Add Two Numbers

题目(Add Two Numbers)-medium

You are given two linked lists representing two non-negative numbers. The digits are stored in reverse order and each of their nodes contain a single digit. Add the two numbers and return it as a linked list.

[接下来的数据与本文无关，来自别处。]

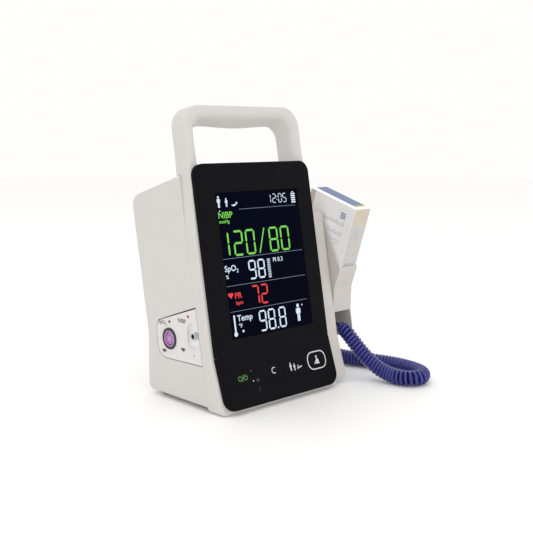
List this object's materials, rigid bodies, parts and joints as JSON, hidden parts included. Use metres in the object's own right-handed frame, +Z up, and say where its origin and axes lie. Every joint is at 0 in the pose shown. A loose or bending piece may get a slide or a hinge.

Input: (2 -> 4 -> 3) + (5 -> 6 -> 4)
Output: 7 -> 0 -> 8

C语言解答

/*Definition for singly-linked list.
 struct ListNode {
     int val;
     struct ListNode *next;
 };*/
struct ListNode* addTwoNumbers(struct ListNode* l1, struct ListNode* l2) {
    struct ListNode* result;
    result = (struct ListNode*)malloc(sizeof(struct ListNode));//malloc struct ListNode result
    result->next = NULL;
    struct ListNode* tmp = result;
    struct ListNode* p = l1;
    struct ListNode* q = l2;
    int x = 0;
    int y = 0;
    int sum = 0;
    int carry = 0;
    
    while(p != NULL || q != NULL){
        x = 0;
        y = 0;   
        sum = 0;
        if(p != NULL){
            x = p->val;
        }
        if(q != NULL){
            y = q->val;
        }
        sum = x+y+carry;
        carry = sum/10;
        tmp->next = (struct ListNode*)malloc(sizeof(struct ListNode));
        tmp->next->next = NULL;//初始化的时候一定要指向NULL
        tmp->next->val = sum%10;
        tmp = tmp->next;
        if(p != NULL){
            p = p->next;
        }
        if(q != NULL){
            q = q->next;
        }
	}
	if(carry > 0){
	    tmp->next = (struct ListNode*)malloc(sizeof(struct ListNode));
	    tmp->next->next = NULL;//初始化的时候一定要指向NULL
	    tmp->next->val = carry;
	}
	return result->next;
}

收获

1. 不容易处理的点：

(1)l1和l2的长度可能不一样；

(2)最后一次相加后如果大于9，则还要考虑进位；

(3)循环进行的条件，以及val初始值的判断。

2. 如何初始化一个结构体，对于链表初始化时，一定要把它的next指向NULL，因为此时还没有开辟其next的空间，这也是在做这个题目时，一直无法Accepted的原因。